Tell me how many lines hold "JSON", please, using only the number.

-- begin Given records --

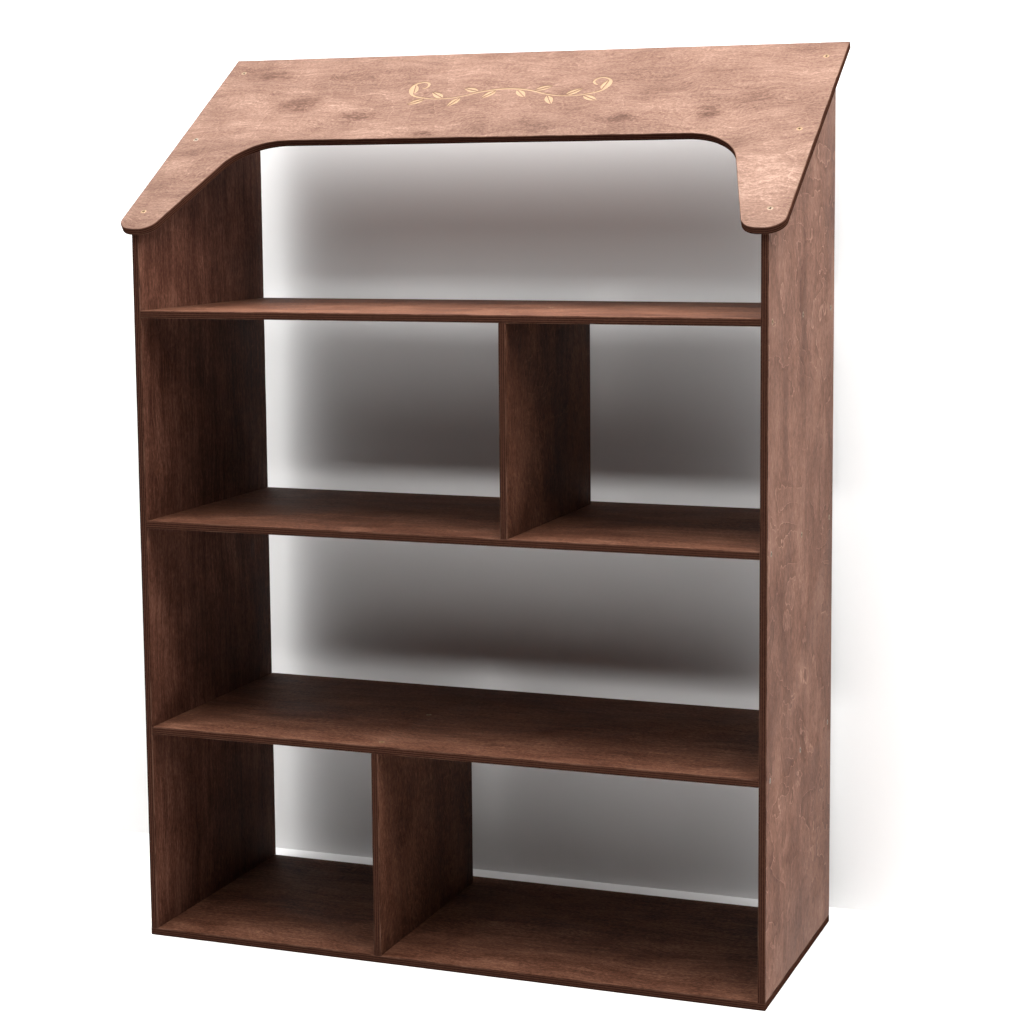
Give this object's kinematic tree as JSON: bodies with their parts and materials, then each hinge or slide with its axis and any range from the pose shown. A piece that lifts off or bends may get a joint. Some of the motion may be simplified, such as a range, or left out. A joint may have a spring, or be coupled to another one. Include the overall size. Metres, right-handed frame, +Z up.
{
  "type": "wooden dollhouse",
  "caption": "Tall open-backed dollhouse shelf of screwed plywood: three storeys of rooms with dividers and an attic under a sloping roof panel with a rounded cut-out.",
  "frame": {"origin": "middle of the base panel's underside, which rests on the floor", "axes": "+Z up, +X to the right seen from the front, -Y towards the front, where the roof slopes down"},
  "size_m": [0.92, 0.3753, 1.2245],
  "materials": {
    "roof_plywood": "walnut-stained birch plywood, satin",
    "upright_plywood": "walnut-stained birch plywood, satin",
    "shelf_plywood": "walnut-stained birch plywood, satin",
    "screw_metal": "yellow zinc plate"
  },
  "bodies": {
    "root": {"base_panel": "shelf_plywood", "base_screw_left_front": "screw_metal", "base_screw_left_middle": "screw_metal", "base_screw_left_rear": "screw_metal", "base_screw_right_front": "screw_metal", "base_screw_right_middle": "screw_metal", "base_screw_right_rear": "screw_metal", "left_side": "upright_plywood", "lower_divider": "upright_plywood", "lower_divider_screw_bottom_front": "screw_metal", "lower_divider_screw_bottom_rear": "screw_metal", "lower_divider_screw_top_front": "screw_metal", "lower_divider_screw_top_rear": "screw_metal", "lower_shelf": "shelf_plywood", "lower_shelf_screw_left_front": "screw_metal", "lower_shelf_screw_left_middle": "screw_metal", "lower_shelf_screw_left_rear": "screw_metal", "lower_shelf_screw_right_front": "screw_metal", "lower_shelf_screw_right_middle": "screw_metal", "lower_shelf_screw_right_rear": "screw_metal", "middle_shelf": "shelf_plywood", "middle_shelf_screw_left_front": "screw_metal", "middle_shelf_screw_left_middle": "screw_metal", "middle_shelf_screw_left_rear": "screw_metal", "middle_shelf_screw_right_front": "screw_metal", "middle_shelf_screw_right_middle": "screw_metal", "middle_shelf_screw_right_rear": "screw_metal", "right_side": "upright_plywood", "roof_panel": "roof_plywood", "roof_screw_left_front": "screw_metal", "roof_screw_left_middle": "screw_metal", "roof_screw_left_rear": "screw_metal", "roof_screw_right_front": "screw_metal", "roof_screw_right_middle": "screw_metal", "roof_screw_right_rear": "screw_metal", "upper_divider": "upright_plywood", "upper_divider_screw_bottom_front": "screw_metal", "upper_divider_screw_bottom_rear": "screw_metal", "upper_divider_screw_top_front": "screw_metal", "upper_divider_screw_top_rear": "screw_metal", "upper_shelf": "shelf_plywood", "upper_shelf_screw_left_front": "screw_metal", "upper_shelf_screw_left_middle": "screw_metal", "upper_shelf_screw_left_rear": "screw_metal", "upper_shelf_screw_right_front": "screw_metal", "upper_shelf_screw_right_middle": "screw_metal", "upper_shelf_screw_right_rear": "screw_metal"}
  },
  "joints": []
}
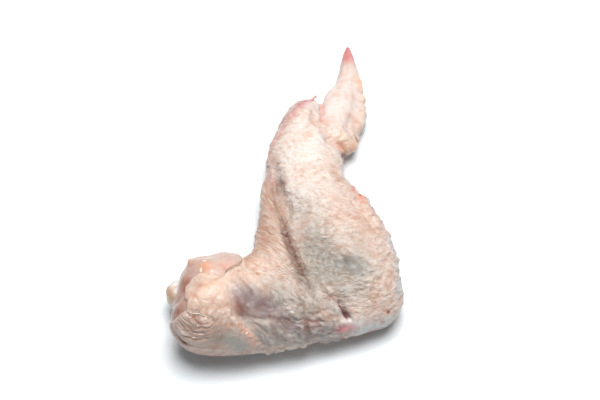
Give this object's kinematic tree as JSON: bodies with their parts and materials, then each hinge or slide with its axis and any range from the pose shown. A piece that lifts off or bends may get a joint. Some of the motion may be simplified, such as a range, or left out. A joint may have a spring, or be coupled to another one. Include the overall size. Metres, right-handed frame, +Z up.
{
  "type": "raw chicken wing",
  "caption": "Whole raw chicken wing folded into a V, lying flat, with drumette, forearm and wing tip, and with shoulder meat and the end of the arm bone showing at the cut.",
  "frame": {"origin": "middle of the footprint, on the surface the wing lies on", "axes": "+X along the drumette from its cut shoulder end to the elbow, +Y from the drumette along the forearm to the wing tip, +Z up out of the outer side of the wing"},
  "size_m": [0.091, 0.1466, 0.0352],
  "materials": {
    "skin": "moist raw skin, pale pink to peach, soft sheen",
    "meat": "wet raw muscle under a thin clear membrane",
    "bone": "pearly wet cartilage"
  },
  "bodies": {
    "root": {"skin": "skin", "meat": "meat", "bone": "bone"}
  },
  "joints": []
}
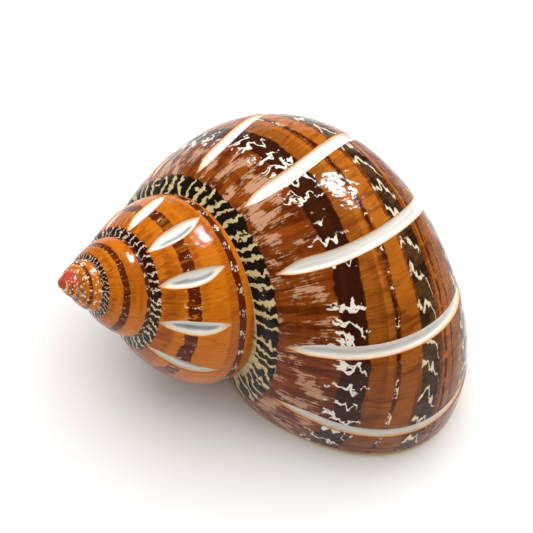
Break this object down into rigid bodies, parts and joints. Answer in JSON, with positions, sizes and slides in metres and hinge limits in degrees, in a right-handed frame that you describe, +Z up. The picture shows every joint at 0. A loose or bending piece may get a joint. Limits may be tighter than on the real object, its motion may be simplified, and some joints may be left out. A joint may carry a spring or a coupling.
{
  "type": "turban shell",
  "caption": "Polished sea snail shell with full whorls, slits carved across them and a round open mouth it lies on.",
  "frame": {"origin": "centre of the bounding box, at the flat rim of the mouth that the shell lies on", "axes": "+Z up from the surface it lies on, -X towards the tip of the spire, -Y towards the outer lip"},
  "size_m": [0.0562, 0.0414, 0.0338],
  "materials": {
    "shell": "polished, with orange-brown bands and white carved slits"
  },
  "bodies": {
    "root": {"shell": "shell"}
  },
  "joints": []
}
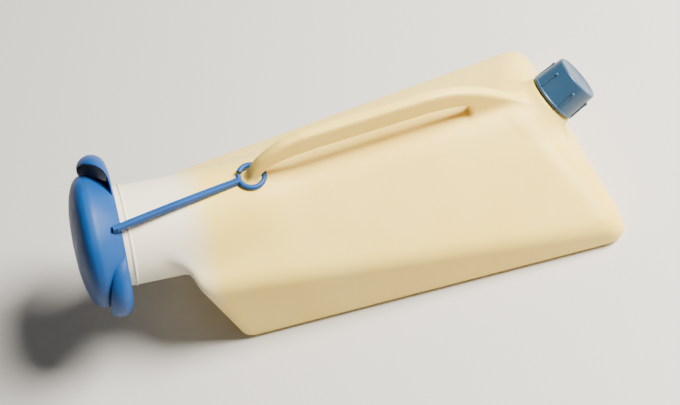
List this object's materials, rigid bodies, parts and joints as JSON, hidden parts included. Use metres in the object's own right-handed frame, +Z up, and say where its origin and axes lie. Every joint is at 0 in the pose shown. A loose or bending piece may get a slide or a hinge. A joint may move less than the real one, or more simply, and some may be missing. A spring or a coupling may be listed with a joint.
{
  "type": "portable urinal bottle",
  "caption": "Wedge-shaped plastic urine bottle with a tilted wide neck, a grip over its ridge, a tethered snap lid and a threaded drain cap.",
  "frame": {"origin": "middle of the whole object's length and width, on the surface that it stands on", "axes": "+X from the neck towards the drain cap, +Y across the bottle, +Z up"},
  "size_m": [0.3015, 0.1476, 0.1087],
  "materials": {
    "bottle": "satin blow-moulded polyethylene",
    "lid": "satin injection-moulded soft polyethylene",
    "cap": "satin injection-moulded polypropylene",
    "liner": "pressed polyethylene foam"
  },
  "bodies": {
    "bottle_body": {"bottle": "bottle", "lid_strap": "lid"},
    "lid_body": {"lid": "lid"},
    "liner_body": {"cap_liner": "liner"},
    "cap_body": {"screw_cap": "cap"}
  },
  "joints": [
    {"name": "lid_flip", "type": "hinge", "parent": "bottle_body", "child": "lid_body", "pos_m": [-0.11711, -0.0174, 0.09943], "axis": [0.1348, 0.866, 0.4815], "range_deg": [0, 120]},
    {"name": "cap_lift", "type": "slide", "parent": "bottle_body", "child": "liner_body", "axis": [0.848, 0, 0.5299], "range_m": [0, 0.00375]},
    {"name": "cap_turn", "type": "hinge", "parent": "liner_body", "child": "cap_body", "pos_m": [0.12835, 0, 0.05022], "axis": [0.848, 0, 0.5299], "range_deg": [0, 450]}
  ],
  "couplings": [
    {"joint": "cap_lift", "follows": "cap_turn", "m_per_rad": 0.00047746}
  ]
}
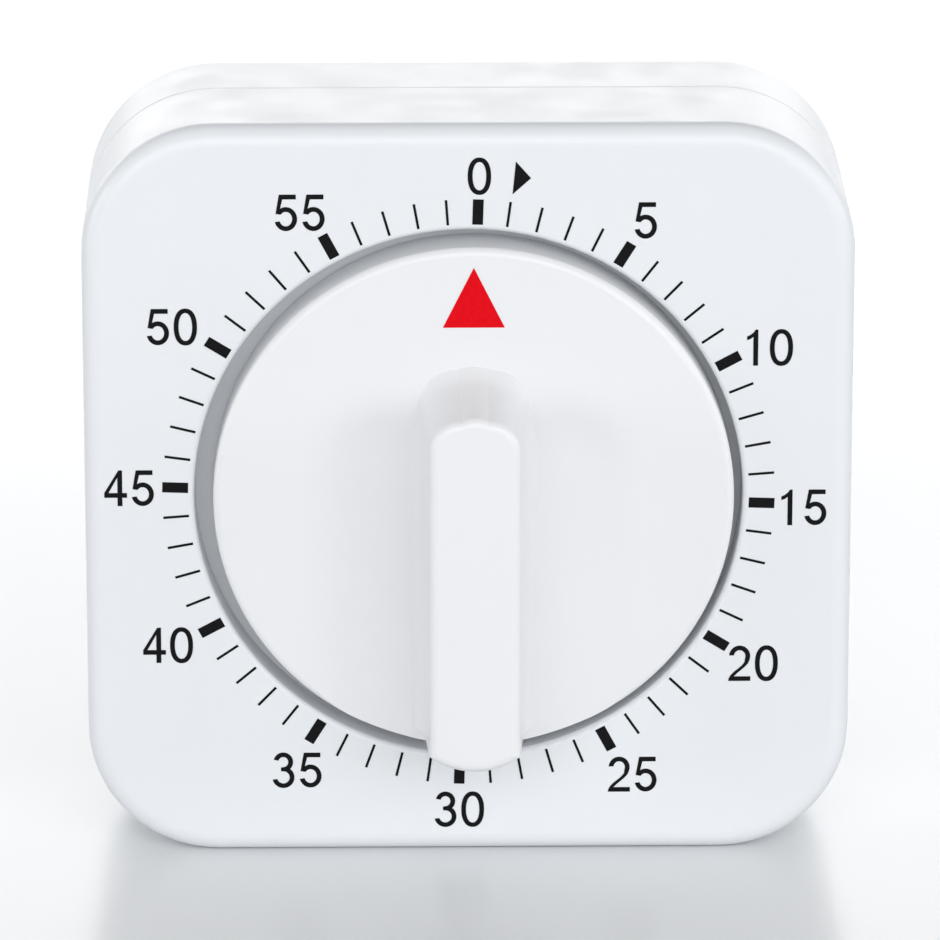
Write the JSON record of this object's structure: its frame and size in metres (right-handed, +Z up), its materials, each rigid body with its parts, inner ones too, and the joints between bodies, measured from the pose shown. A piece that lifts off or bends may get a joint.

-- end Given records --

> _Exercise solution_
5